My main limitation is no longer that Studio Dribb is untested, but that its validation is still limited in scale and context. Through my Final Master Project, I tested the studio’s methodology on a real client case and gathered feedback from external stakeholders. This confirmed that the approach has value, but it does not yet prove that Studio Dribb can function as a sustainable practice beyond this specific context. The current challenge is therefore to move from promising validation toward repeatable application. Finding clients outside my existing academic network, sharpening the value proposition and testing whether the methodology can generate consistent demand, revenue and long-term relevance.

My long-term ambition remains to build a sustainable and research-oriented design practice. Through Studio Dribb, I have taken the first steps toward this goal by developing and validating a methodology that operates at the intersection of aesthetics, ambiguity and emerging technology. After my Master’s, I also intend to pursue an Engineering Doctorate. I see the EngD as a way to sharpen the methodological and technical rigor of my work inside a hands-on, industry-facing R&D environment. The two feed each other. The studio becomes a place to experiment and validate, whilst the EngD gives me the analytical grounding to keep developing that practice over time.

Vision

My vision as an Industrial Designer is based on the idea that technological advancement is progressing faster than our collective ability to understand, question and incorporate it into our everyday lives. As systems like artificial intelligence become more embedded and complex, the real challenge shifts from just technological progress to helping people actively engage with these systems, learn from them and assert their agency within them. I believe that design plays a crucial role in facilitating this engagement.

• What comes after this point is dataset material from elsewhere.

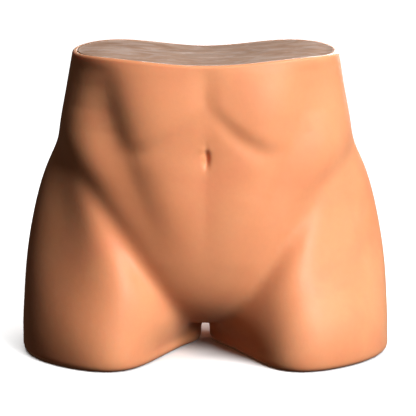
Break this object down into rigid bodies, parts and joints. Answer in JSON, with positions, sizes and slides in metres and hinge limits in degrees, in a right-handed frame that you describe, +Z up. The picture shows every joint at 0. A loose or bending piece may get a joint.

I view myself as a constructivist designer, believing that understanding cannot be handed over but must be cultivated through interaction, exploration and reflection [1]. So rather than flattening complexity into neat solutions, I would rather make spaces where people can construct their own understanding. This first showed in my Final Bachelor Project, where I looked at how children might engage with AI through playful, modular activities and it sharpened during my Preparation FMP (M21), where ambiguity, aesthetics and early making became central to how I frame learning.

At the heart of my vision is the significance of curiosity as a crucial element for engagement. I believe that true learning takes place when people are inspired to explore, question and accept uncertainty rather than being hurried toward quick fixes. Framed this way, design is less about handing over efficient solutions and more about building experiences that pull people in. Aesthetics, ambiguity and interaction are not surface decoration here. They are what keeps the engagement alive.

I imagine a future in which design extends beyond merely optimizing interfaces for usability and instead nurtures deeper understanding and reflection, especially in educational contexts and in relation to emerging technologies like artificial intelligence. Through Studio DRIBB, I aim to create artifacts and experiences that function as conceptual learning tools. Objects that are both approachable and captivating at first glance but reveal greater complexity through their use.

Ultimately, my objective is to foster a design practice that embraces ambiguity as an opportunity for engagement rather than a. problem to avoid. By focusing on design that encourages exploration rather than simple instruction and on construction instead of consumption, I aim to contribute to a future where people are more capable of navigating, questioning and engaging with an increasingly complex technological landscape.

[1] J. Piaget, “Piaget’s Theory,” in Piaget and His School: A Reader in Developmental Psychology, B. Inhelder, H. H. Chipman, and C. Zwingmann, Eds., Berlin, Heidelberg: Springer Berlin Heidelberg, 1976, pp. 11–23. doi: 10.1007/978-3-642-46323-5_2.